The token makers are the glue that make the whole thing feel less brittle. Eyeless Watcher and Drowner of Hope both show up in the Eldrazi combo ecosystem because they give Displacer something worth blinking over and over again, without demanding that you assemble a perfectly scripted draw. In practice, these are the cards that let an Eldrazi combo deck function as a value deck until the exact turn it stops being fair.

6. Emrakul, the Promised End, Inverter of Truth, and Ulamog, the Ceaseless Hunger

The flashy names still matter, but not in the way most players assume. Emrakul, the Promised End and Inverter of Truth point toward the graveyard and library manipulation side of Eldrazi’s game plan, while Ulamog, the Ceaseless Hunger shows how a huge cast trigger can be more than a pile of stats. These are the cards that prove the tribe’s text boxes are often more dangerous than its power and toughness, and that is why they keep showing up in combo conversation instead of just battlecruiser brews.

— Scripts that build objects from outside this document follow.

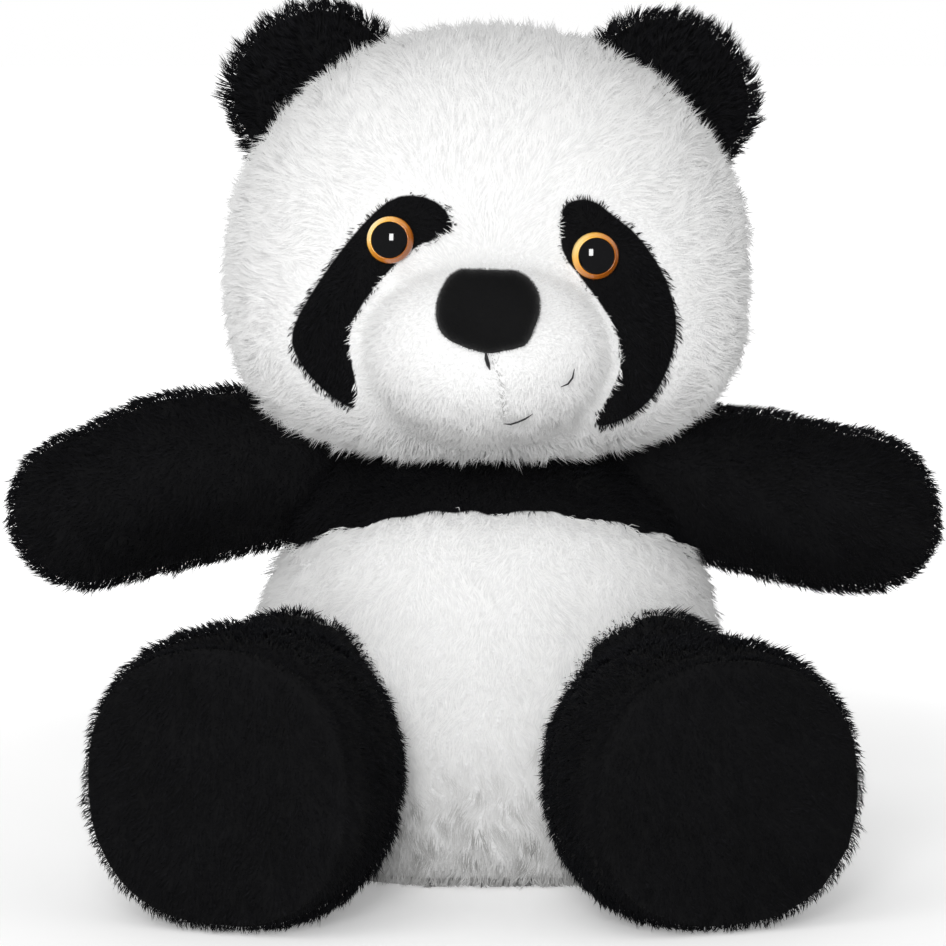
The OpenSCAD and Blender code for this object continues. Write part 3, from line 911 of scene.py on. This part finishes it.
class PLUSH_OT_torso(bpy.types.Operator):
    """Makes the stuffed torso, its black and white pile, and the soft neck"""

    bl_idname = "plush.torso"
    bl_label = "Torso"

    def execute(self, context):
        p = plush()
        bm = bmesh.new()
        ball(bm, TORSO, (79 * MM, 67 * MM, 86 * MM), (2.25, 2.9), low_semi=80 * MM)
        for _, sign in SIDES:
            ball(bm, (TORSO.x * 0.5 + sign * 48 * MM, 4 * MM, 130 * MM), (26 * MM, 26 * MM, 22 * MM))
        cover = add_object("torso_cover", bm, [two_tone_backing()])
        one_skin(cover, voxel=4.5 * MM, smooth=10)
        on_floor(cover, 1.2 * MM)

        def seam(q):
            side = 1 - smoothstep(1.5 * MM, 5 * MM, np.abs(q[:, 1] - 4 * MM))
            edge = 1 - smoothstep(1.5 * MM, 5 * MM, np.abs(chest_edge(q)))
            back = (1 - smoothstep(1.5 * MM, 5 * MM, np.abs(q[:, 0]))) * (q[:, 1] > 0)
            seat = 1.0 * (q[:, 2] < 2.5 * MM)
            return np.maximum.reduce([side * 0.7, edge * 0.7, back * 0.7, seat])

        stuff(cover, seam, cap=4.0 * MM, pressure=3.0)
        keep_over(cover, ["torso_stuffing"])
        on_floor(cover, 0.8 * MM)
        set_dark_side(cover, chest_edge(points(cover)))
        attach(cover, "torso")
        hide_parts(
            "belly_panel", "chest_panel", "back_lower_right_panel", "back_lower_left_panel",
            "back_upper_right_panel", "back_upper_left_panel", "seat_panel", "back_closing_thread")

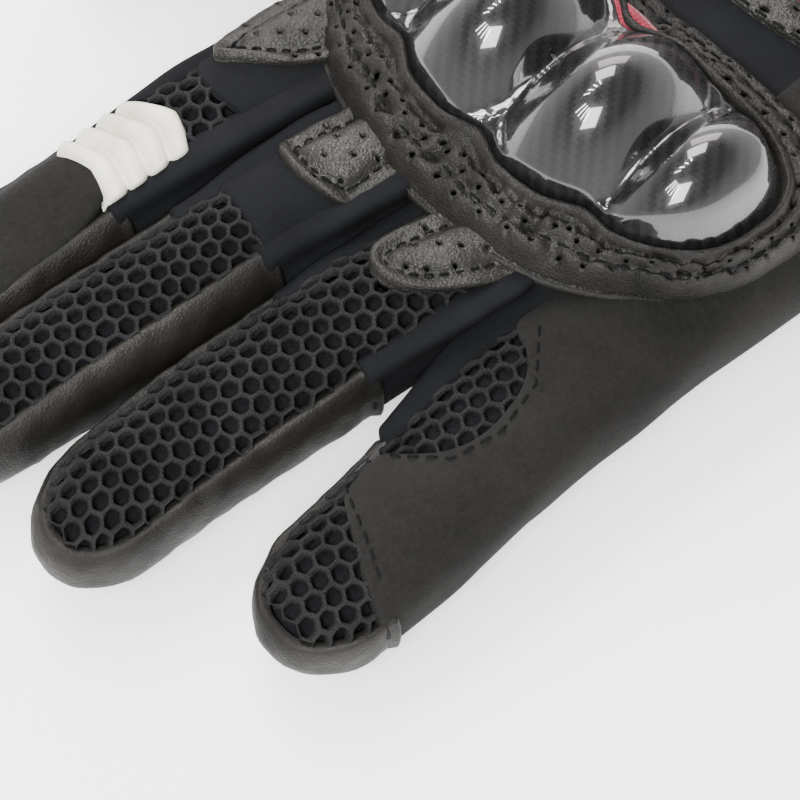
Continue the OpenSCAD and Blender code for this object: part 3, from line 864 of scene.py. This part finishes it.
def make_accordion():
    """Pleated pale insert over the index finger's middle joint, with side ends running under the walls."""
    s0, s1, pleat_mm = 46, 62.4, 4.1
    t0, t1, crown_t = 46, 122, 88

    def surface(u, v, r):
        t = t0 + v * (t1 - t0)
        lean = 0.14 * np.maximum(0, crown_t - t) + 0.06 * np.maximum(0, t - crown_t)
        return INDEX.point(u + lean * (1 - 0.5 * (u - s0) / 16), t, r)

    def rise(u, v):
        spot = flat(u, v * WALL_MM)
        pleat = np.abs(np.sin((u - s0 + 0.3 * waves(spot, 16, 61)) * math.pi / pleat_mm)) ** 0.55
        wrinkle = 0.10 * waves(spot, 5, 62) + 0.16 * (creases(spot, 9, 63) - 1)
        k = smooth(np.minimum(v, 1 - v) * WALL_MM / 1.4) * smooth(np.minimum(u - s0, s1 - u) / 0.8)
        return -0.8 + (1.2 + 1.8 * pleat + wrinkle) * k

    part = patch(surface, np.arange(46.0, 62.6, 0.35), share_steps(30, 0.01, 0.02, 0.98, 0.99), rise)
    INDEX.fit("accordion", part, PALE_LEATHER, only(1, "index_accordion"))


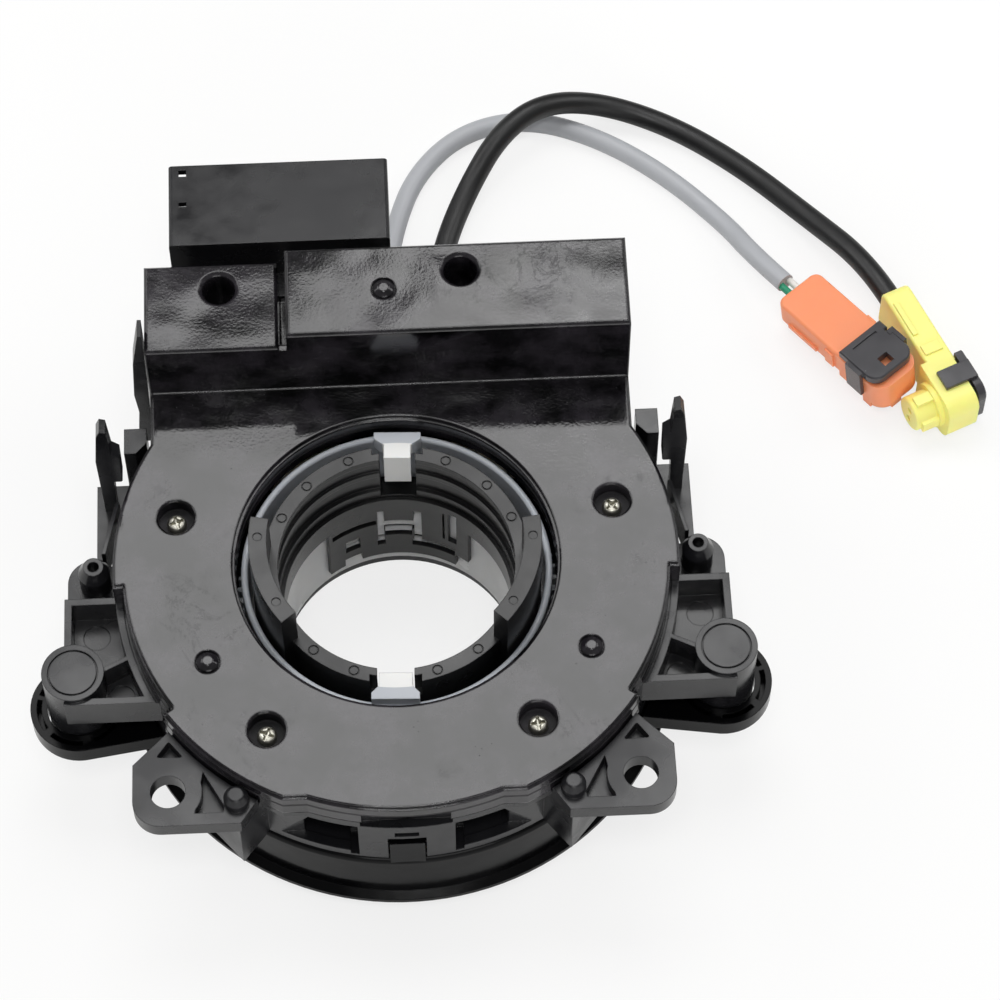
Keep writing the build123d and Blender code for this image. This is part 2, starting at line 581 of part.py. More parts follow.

Eldrazi’s villain identity is part of the appeal, especially with Marvel crossover chatter putting bad guys back in the spotlight and Marvel Super Heroes Commander lined up for June 26, 2026. But the real twist is that the tribe’s scariest face is not the one that attacks for 12, it is the one that assembles a loop, abuses a trigger, and leaves the table buried under its own permanents.